▶ _WORK TO DO_: Please repeat only the stretch of records running from the first line through the line that contains "self.socket = socket".

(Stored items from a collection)
-- START --

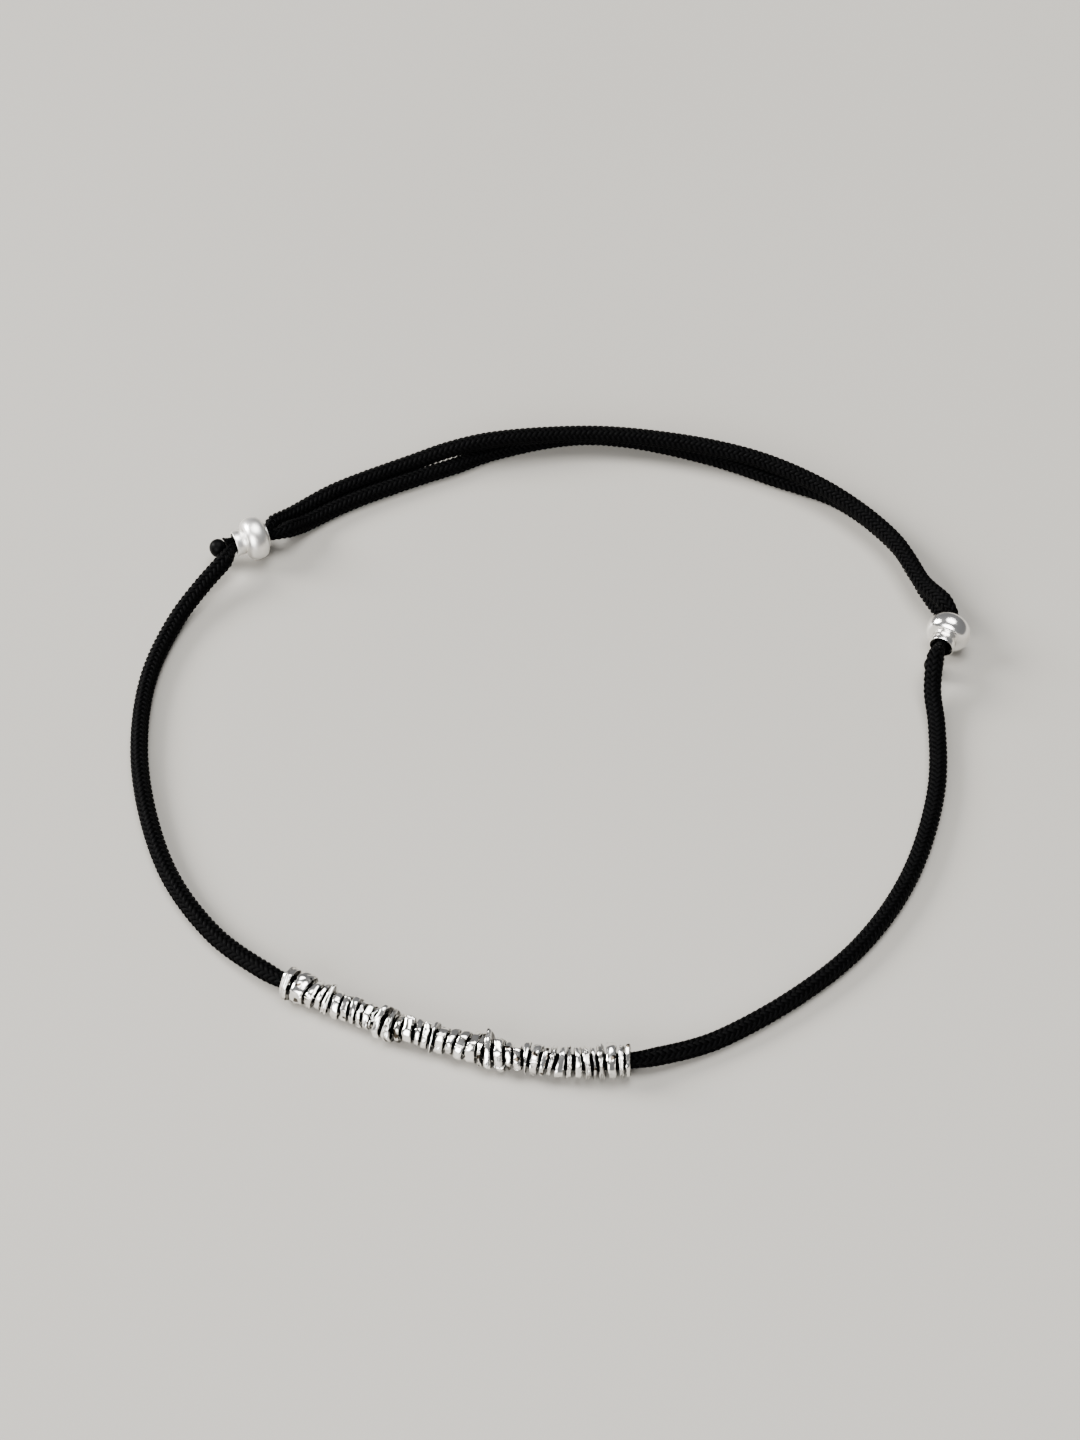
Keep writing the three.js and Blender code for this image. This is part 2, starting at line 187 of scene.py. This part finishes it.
def between_rows(row, share):
    """A point on the smooth line through the rows, never lower than a cord that lies down."""
    points = [point for point, thick in cord_rows]
    ends = [2 * points[0] - points[1], *points, 2 * points[-1] - points[-2]]
    a, b, c, d = ends[row : row + 4]
    step_a, step_b, step_c = ((q - p).length ** 0.5 for p, q in ((a, b), (b, c), (c, d)))
    start = (b - a) / step_a - (c - a) / (step_a + step_b) + (c - b) / step_b
    end = (c - b) / step_b - (d - b) / (step_b + step_c) + (d - c) / step_c
    start, end = start * step_b, end * step_b
    bend = 3 * (c - b) - 2 * start - end
    twist = 2 * (b - c) + start + end
    point = b + start * share + bend * share**2 + twist * share**3
    point.z = max(point.z, LYING)
    return point


def stretch(first, last, steps=12):
    """Points and half thicknesses from one row to another."""
    found = []
    for i in range((last - first) * steps + 1):
        row = min(first + i // steps, len(cord_rows) - 2)
        share = first + i / steps - row
        thick = cord_rows[row][1] * (1 - share) + cord_rows[row + 1][1] * share
        found.append((between_rows(row, share), thick / 2))
    return found


class Socket:
    """A socket of a node tree. Sums written on it add Math nodes, and node() adds any other."""

    def __init__(self, tree, socket):
        self.tree = tree
        self.socket = socket

    def node(self, kind, settings=None, values=None, output=0):
        made = self.tree.nodes.new(kind)
        for name, setting in (settings or {}).items():
            if name == "stops":
                ramp = made.color_ramp.elements
                while len(ramp) < len(setting):
                    ramp.new(0.5)
                for element, (place, colour) in zip(ramp, setting):
                    element.position = place
                    element.color = (*colour, 1.0)
            else:
                setattr(made, name, setting)
        for name, value in (values or {}).items():
            if isinstance(value, Socket):
                self.tree.links.new(value.socket, made.inputs[name])
            else:
                made.inputs[name].default_value = value
        return Socket(self.tree, made.outputs[output])

    def math(self, operation, *values):
        return self.node("ShaderNodeMath", {"operation": operation}, dict(enumerate(values)))

    def vector(self, operation, *values, output=0):
        settings = {"operation": operation}
        return self.node("ShaderNodeVectorMath", settings, dict(enumerate(values)), output)

    def __add__(self, other):
        return self.math("ADD", self, other)

    def __radd__(self, other):
        return self.math("ADD", other, self)

    def __sub__(self, other):
        return self.math("SUBTRACT", self, other)

    def __rsub__(self, other):
        return self.math("SUBTRACT", other, self)

    def __mul__(self, other):
        return self.math("MULTIPLY", self, other)

    def __rmul__(self, other):
        return self.math("MULTIPLY", other, self)

    def __truediv__(self, other):
        return self.math("DIVIDE", self, other)


def new_tree(name, sizes):
    """A geometry tree with named inputs, and its inputs as sockets."""
    tree = bpy.data.node_groups.new(name, "GeometryNodeTree")
    tree.interface.new_socket("Geometry", in_out="INPUT", socket_type="NodeSocketGeometry")
    tree.interface.new_socket("Geometry", in_out="OUTPUT", socket_type="NodeSocketGeometry")
    for label, kind in sizes.items():
        tree.interface.new_socket(label, in_out="INPUT", socket_type=f"NodeSocket{kind}")
    entry = tree.nodes.new("NodeGroupInput")
    return tree, {socket.name: Socket(tree, socket) for socket in entry.outputs if socket.name}


def close_tree(geometry, material):
    """Ends a tree in plain, smooth and painted faces."""
    smooth = geometry.node("GeometryNodeSetShadeSmooth", None, {"Geometry": geometry})
    plain = geometry.node("GeometryNodeRealizeInstances", None, {"Geometry": smooth})
    values = {"Geometry": plain, "Material": material}
    painted = geometry.node("GeometryNodeSetMaterial", None, values)
    out = geometry.tree.nodes.new("NodeGroupOutput")
    geometry.tree.links.new(painted.socket, out.inputs[0])


def grown(name, start, tree, values):
    """The object that a geometry tree makes from a starting mesh, as a plain mesh."""
    seed = bpy.data.objects.new(name + "_start", start)
    bpy.context.scene.collection.objects.link(seed)
    modifier = seed.modifiers.new("grow", "NODES")
    modifier.node_group = tree
    for item in tree.interface.items_tree:
        if item.in_out == "INPUT" and item.name in values:
            modifier[item.identifier] = values[item.name]
    graph = bpy.context.evaluated_depsgraph_get()
    mesh = bpy.data.meshes.new_from_object(seed.evaluated_get(graph), depsgraph=graph)
    bpy.data.objects.remove(seed)
    mesh.name = name
    piece = bpy.data.objects.new(name, mesh)
    bpy.context.scene.collection.objects.link(piece)
    return piece


def new_material(name):
    """A material, and its texture coordinates in metres as a socket."""
    material = bpy.data.materials.new(name)
    material.use_nodes = True
    tree = material.node_tree
    tree.nodes.clear()
    place = Socket(tree, tree.nodes.new("ShaderNodeTexCoord").outputs["Object"])
    return material, place


def close_material(material, surface):
    out = material.node_tree.nodes.new("ShaderNodeOutputMaterial")
    material.node_tree.links.new(surface.socket, out.inputs["Surface"])


# Black nylon yarn: matt and almost pure black, with fine filaments along each yarn and slightly
# paler, duller patches. Here and below, a pattern's number says how many of its patches fit in a
# metre, and a relief is in metres.
FILAMENTS = 22
FILAMENT_PACE = 1.6
FILAMENT_RELIEF = 0.00003
YARN_PATCHES = 900.0
DARK_YARN = (0.0004, 0.0004, 0.0005)
PALE_YARN = (0.0017, 0.0017, 0.0018)
YARN_DULL = 0.42
YARN_DULLER = 0.22
YARN_GLOSS = 0.022

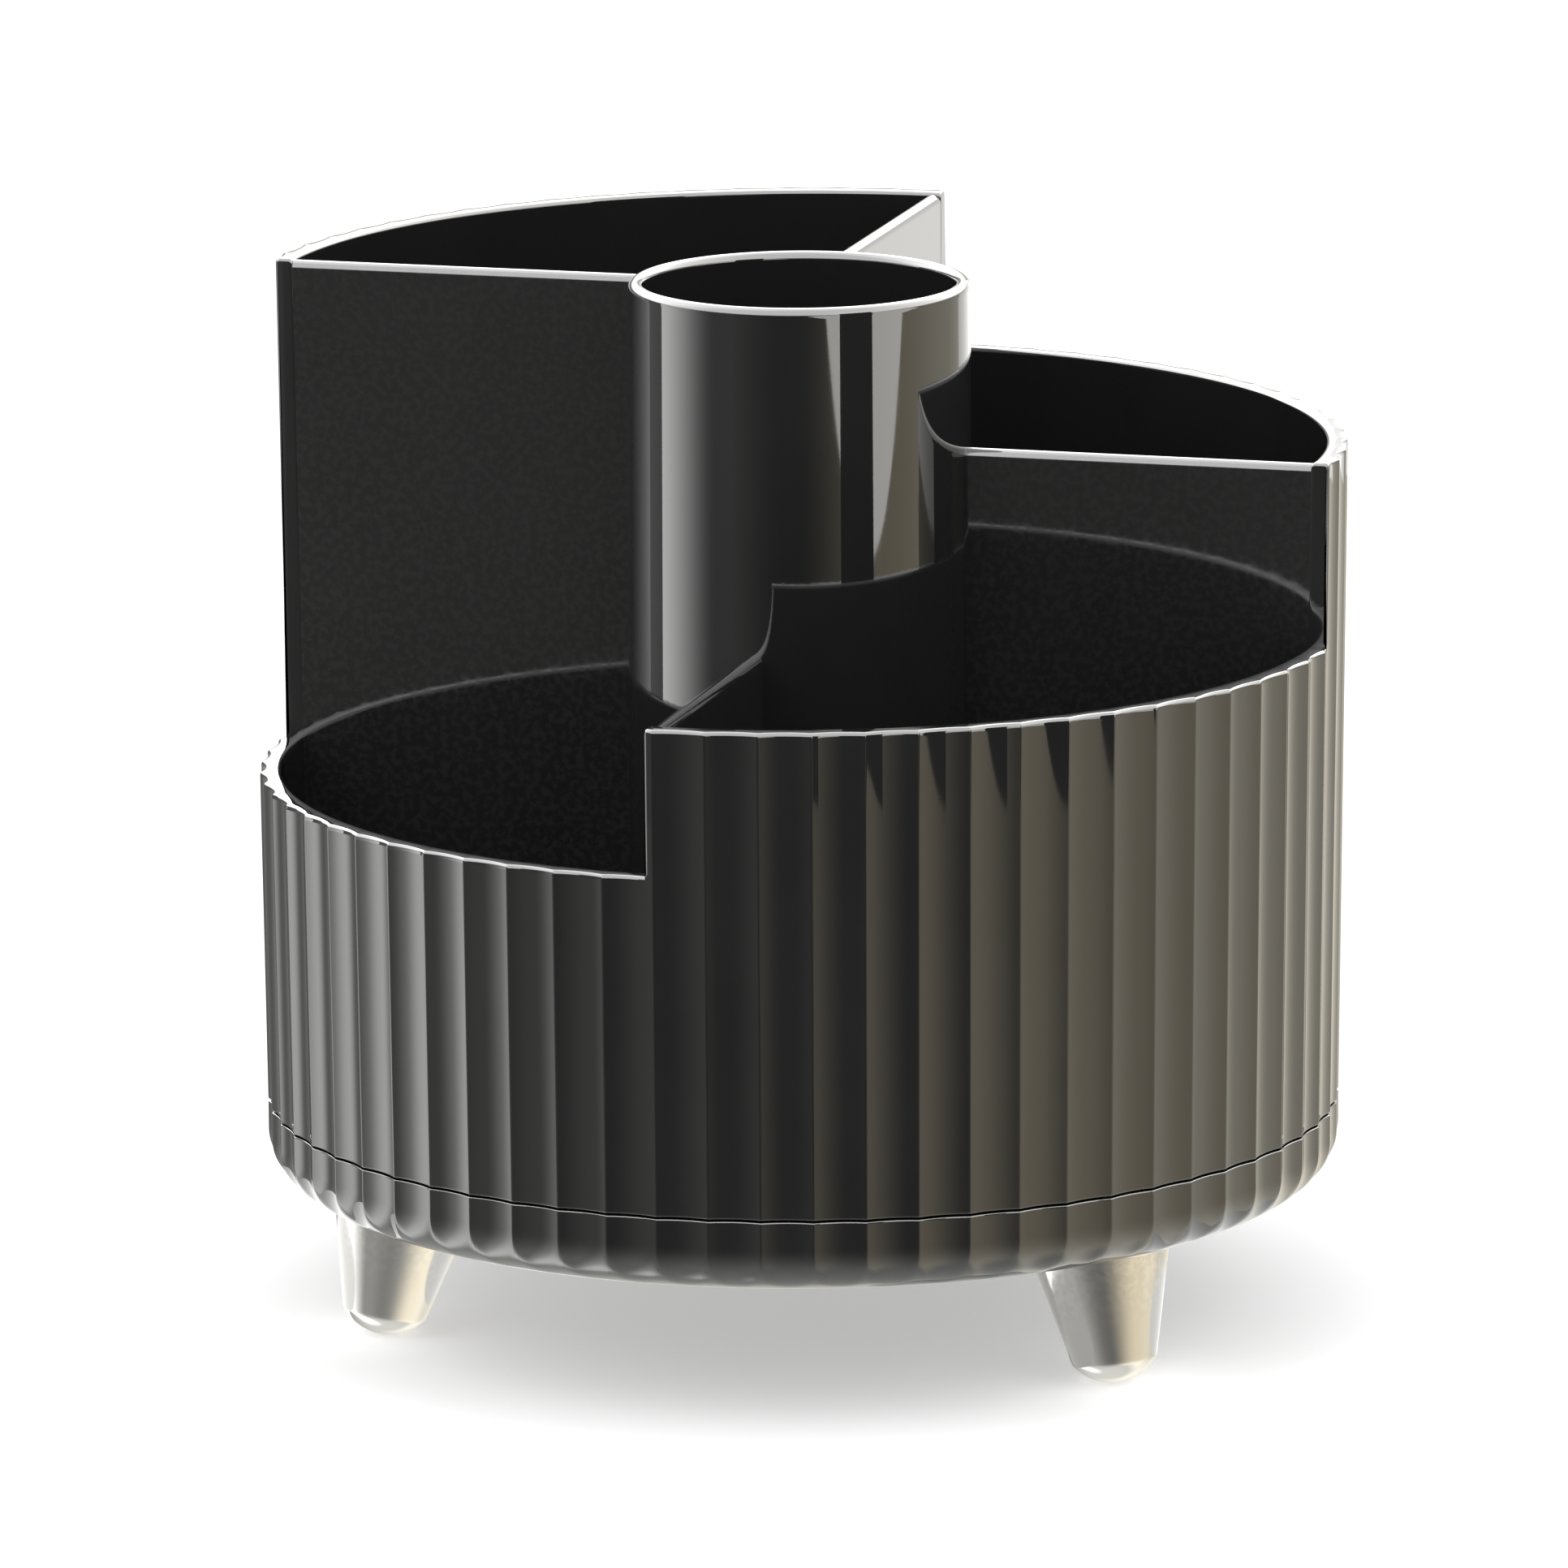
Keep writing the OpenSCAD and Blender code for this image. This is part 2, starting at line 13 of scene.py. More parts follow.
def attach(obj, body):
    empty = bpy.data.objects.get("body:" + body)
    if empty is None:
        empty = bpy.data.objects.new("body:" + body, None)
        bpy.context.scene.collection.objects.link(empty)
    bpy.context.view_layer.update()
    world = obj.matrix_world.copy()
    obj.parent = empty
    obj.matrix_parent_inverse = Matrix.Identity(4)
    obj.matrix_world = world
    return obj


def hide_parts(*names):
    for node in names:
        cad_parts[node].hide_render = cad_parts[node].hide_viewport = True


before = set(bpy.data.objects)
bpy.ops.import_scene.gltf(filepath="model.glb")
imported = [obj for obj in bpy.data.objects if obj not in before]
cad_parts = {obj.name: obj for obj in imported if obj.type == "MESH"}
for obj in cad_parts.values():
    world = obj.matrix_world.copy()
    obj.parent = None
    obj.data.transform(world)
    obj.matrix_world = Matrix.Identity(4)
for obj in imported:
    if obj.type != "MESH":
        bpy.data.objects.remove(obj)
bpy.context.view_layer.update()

# Millimetres and radians, where nothing else is said
MM = 0.001
DEGREES = 180 / math.pi
VIEW_TURN = math.radians(15.45)
SHARP_ANGLE = math.radians(34)
WELD = 1e-4
CHAMFER = 0.3
RIB = 0.8
FOOT_CIRCLE = 60.915

log = logging.getLogger("organizer")


class Body(Enum):
    """Bodies of the frame that pieces ride on."""

    BASE = "base"
    CUP = "cup"


def about_z(points: np.ndarray, angle: float) -> np.ndarray:
    """Turns points, shaped (..., 3), about Z by an angle in radians."""
    x, y, z = np.moveaxis(points, -1, 0)
    c, s = math.cos(angle), math.sin(angle)
    return np.stack([x * c - y * s, x * s + y * c, z], axis=-1)


def foot_turn(index: int) -> float:
    """Azimuth of a foot in radians: the rear one first, then each a third of a turn on."""
    return math.pi / 2 + index * 2 * math.pi / 3


def placed(name: str, data: bpy.types.ID) -> bpy.types.Object:
    """Makes an object of its data and adds it to the scene."""
    made = bpy.data.objects.new(name, data)
    bpy.context.scene.collection.objects.link(made)
    return made


def grid_quads(index: np.ndarray) -> np.ndarray:
    """Quads between the neighbours of a grid of point numbers."""
    corners = [index[:-1, :-1], index[:-1, 1:], index[1:, 1:], index[1:, :-1]]
    return np.stack(corners, axis=-1).reshape(-1, 4)


# Shells: closed surfaces on grids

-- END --

▶ _WRITTEN RESPONSE_:
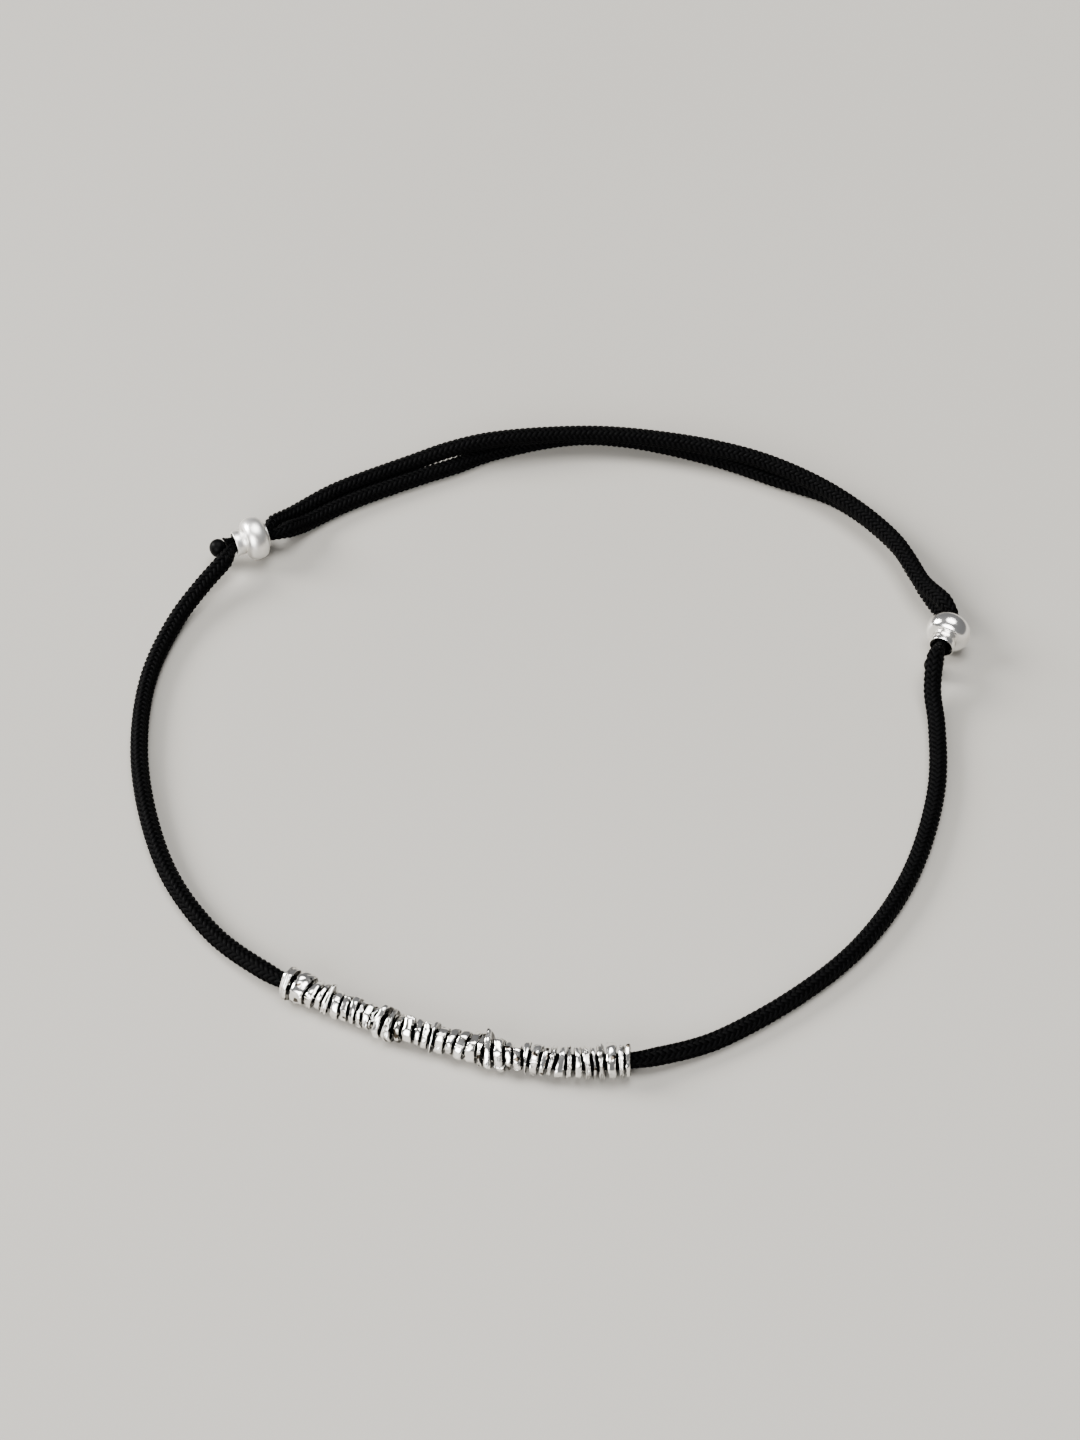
Keep writing the three.js and Blender code for this image. This is part 2, starting at line 187 of scene.py. This part finishes it.
def between_rows(row, share):
    """A point on the smooth line through the rows, never lower than a cord that lies down."""
    points = [point for point, thick in cord_rows]
    ends = [2 * points[0] - points[1], *points, 2 * points[-1] - points[-2]]
    a, b, c, d = ends[row : row + 4]
    step_a, step_b, step_c = ((q - p).length ** 0.5 for p, q in ((a, b), (b, c), (c, d)))
    start = (b - a) / step_a - (c - a) / (step_a + step_b) + (c - b) / step_b
    end = (c - b) / step_b - (d - b) / (step_b + step_c) + (d - c) / step_c
    start, end = start * step_b, end * step_b
    bend = 3 * (c - b) - 2 * start - end
    twist = 2 * (b - c) + start + end
    point = b + start * share + bend * share**2 + twist * share**3
    point.z = max(point.z, LYING)
    return point


def stretch(first, last, steps=12):
    """Points and half thicknesses from one row to another."""
    found = []
    for i in range((last - first) * steps + 1):
        row = min(first + i // steps, len(cord_rows) - 2)
        share = first + i / steps - row
        thick = cord_rows[row][1] * (1 - share) + cord_rows[row + 1][1] * share
        found.append((between_rows(row, share), thick / 2))
    return found


class Socket:
    """A socket of a node tree. Sums written on it add Math nodes, and node() adds any other."""

    def __init__(self, tree, socket):
        self.tree = tree
        self.socket = socket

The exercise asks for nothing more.